In each case however, the length of pipeline is deployed from the vessel into open water, and flooded with seawater so as to negate buoyancy effects. The length of pipeline experiences significant stresses as it travels down to the seabed. In particular, it experiences significant bending stresses as it is curved to transition from the angle at which it is deployed from the vessel, to that which it adopts when it is laid on the seabed. In this regard, it will be noted that some pipelines, depending on their purpose and the materials from which they are constructed, can be arranged so that they are raised up from the seabed in certain areas, for example in a ‘lazy-wave’, which allows for heave of a floating production/storage vessel to which the pipeline is connected.
A particular problem which can be encountered during deployment of the length of pipeline is a situation known as a ‘wet buckle’. This is where the pipeline buckles during deployment from the vessel, at a location which is below sea-level. The buckle typically occurs in a region of the pipeline which is undergoing significant curvature, and so consequent stress. When a wet buckle occurs, it is necessary to stop forward motion of the pipelaying vessel, before ‘backing-up’ the vessel and reeling the pipeline back on to the reel. This process continues until the buckle has been brought back to the level of the vessel deck. The pipeline is then securely gripped above and below the buckle, cuts made either side of the buckle, and the buckled portion removed. The cut ends of the pipeline are then subjected to a suitable preparatory procedure and welded together. Pipelaying can then recommence.
In theory this is a simple procedure, but in practice it presents numerous technical challenges, and also hampers subsequent completion of the pipeline.
In particular, as mentioned above, the pipeline is flooded with seawater during deployment. Depending upon water depth, it may not be possible to raise the buckle back up to the vessel, for the simple reason that the self-weight of the pipeline containing the water is too great for equipment on the vessel, and potentially the vessel itself, to support.

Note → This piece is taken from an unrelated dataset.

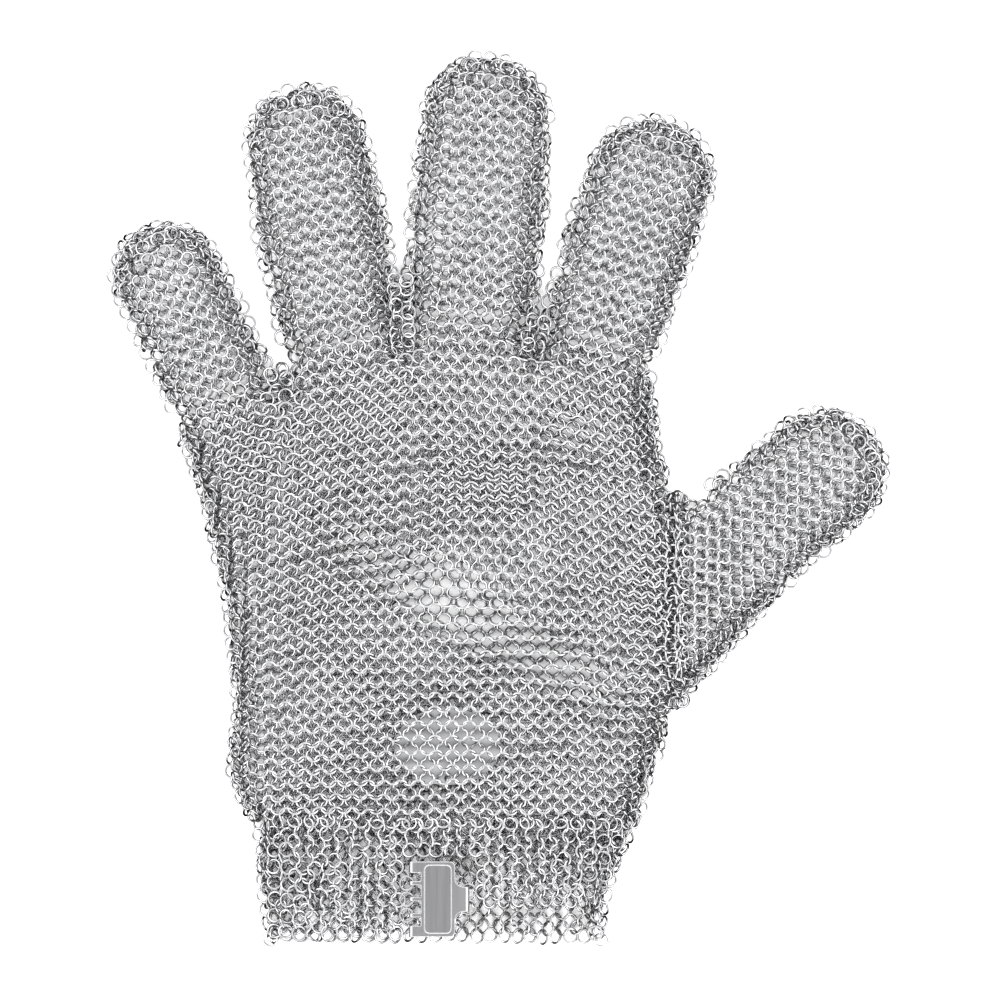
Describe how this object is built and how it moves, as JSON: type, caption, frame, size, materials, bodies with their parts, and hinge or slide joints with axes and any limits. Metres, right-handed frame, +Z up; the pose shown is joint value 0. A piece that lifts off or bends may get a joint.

More significantly, it is very important that the inside of the pipeline does not become contaminated during the procedure to cut out the buckled section of pipeline, for example with abrasive metal cuttings. A particular reason for this is that most metal pipelines are of a simple low-cost carbon steel, with a thin inner liner of an expensive corrosion resistant material (such as 316 or 317 stainless steel). Metal cuttings within the pipeline could lead to a deterioration of the liner and consequent corrosion of the carbon steel, with potentially disastrous consequences. It is therefore necessary to provide a barrier within the pipeline before commencing the cutting procedure.
All pipelines which are deployed following the above techniques include a ‘laydown head’ at their free end, which carries a number of specialist pipe inspection/cleaning devices known as ‘pipeline pigs’. The pigs can be translated along the pipeline, their primary purpose being performance of pressure testing/inspection of the completed pipeline. A number of such pigs are provided in the laydown head, and are separately deployable so that numerous such procedures can be carried out.
When a wet buckle occurs, it is necessary to release a pig from the laydown head, and to pump it along the pipeline to a position which is adjacent the buckle. In shallow water, the pig can be pumped along the pipeline using seawater, but in deep water locations, it is necessary to pump the pig along the pipeline using air, due to the self-weight issues discussed above. This brings about its own problems because it can result in the pipeline becoming buoyant and lifting off the seabed.
Once the pig has been positioned adjacent the buckle, the pipeline can be drawn back up to the vessel, and the buckled portion cut out, as described above. The pig can then be pumped up and out of the pipeline, carrying any contamination such as metal cuttings. The primary problems with this are as follows.
Firstly, it is time-consuming to pump the pig along the pipeline from the laydown head, which may amount to a distance of many kilometers. The entire procedure can take of the order of 14 days to complete. This represents a significant delay in the context of completing the pipeline laying procedure.
Secondly, the procedure can be extremely expensive. This is because pipelaying is delayed, and the specialist pipelaying vessels are hired out at rates of the order of hundreds of thousands of US dollars per day, which are wasted when the vessel is not being employed in pipelaying. Also, in deep-water locations where air must be charged into the pipeline to pump the pig along the pipe, this requires a further specialist vessel which is capable of pumping large volumes of air hundreds of meters below sea level to the laydown head, and also often requires deployment of an ROV to connect supply hoses and actuate the pig. Such equipment is again hired out at significant day rates.
Thirdly, the procedure effectively uses up one of the pipeline pigs which has been positioned in the laydown head prior to deployment of the pipeline from the vessel. This can hamper test/inspection procedures to be carried out at a later date, particularly if more than one wet buckle occurs.